Many Palestinians, especially in activist civil society organizations, are tired of waiting. They believe they must do something to shock the system, to create an understanding that Palestinians are not willing to continue to live under full Israeli control forever. One of the steps they are taking is to boycott Israel and Israelis, including meetings with Israelis.

For some reason they have the misconception that meeting Israelis in workshops, seminars, conferences and other activities organized by peace organizations – Israeli or international – is a form of punishment or some kind of motivation to get those Israelis to work harder for ending the occupation and making peace.

Unfortunately these ideas are mistaken and misconstrued and are counter-productive. I have asked Palestinian friends who support this form of anti-normalization just how not talking to me will advance the cause of Palestinian statehood, an end to the occupation and peace with Israel. I have yet to find a supporter of anti-normalization who can answer that question.

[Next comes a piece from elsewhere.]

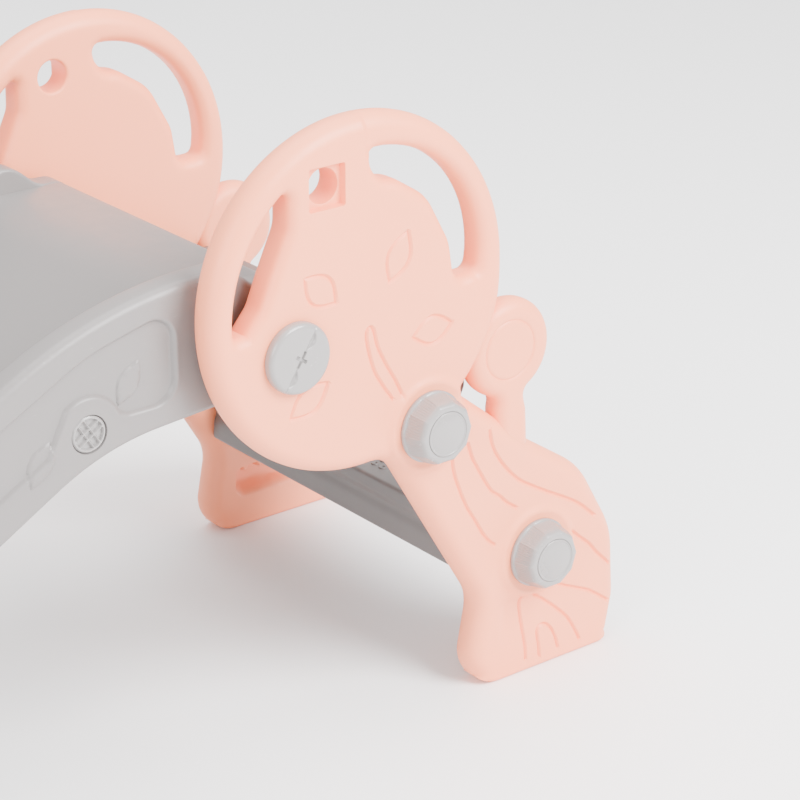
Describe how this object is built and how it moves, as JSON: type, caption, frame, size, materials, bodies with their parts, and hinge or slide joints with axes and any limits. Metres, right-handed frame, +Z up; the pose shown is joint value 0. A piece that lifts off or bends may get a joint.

If I were a Palestinian I would seek to have dialogue with the most extreme right-wing Israelis who were willing to talk to me, as I have sought out dialogue with those extremist Palestinians who have been willing to talk to me. I personally do not ask Palestinians to speak to settlers, but we Israelis in the peace camp do need to speak with settlers in order to work together for answers that will enable the two-state solution to be viable.

Palestinians who wish to speak with settlers know how to find them – they are right outside of their windows. They don’t need me for that.

Anti-normalization campaigns are bogus and self-defeating and if Fatah leaders like Hatem Abdel Qader Eid support them, then I expect and hope to hear louder voices from within Fatah who demonstrate by actions that they will continue to search for real peace with Israelis who are equally committed to end the tragedy of our conflict which has gone of for much too long.

The writer is co-chairman of IPCRI, the Israel Palestine Center for Research and Information, a columnist for The Jerusalem Post and a radio host on All for Peace Radio.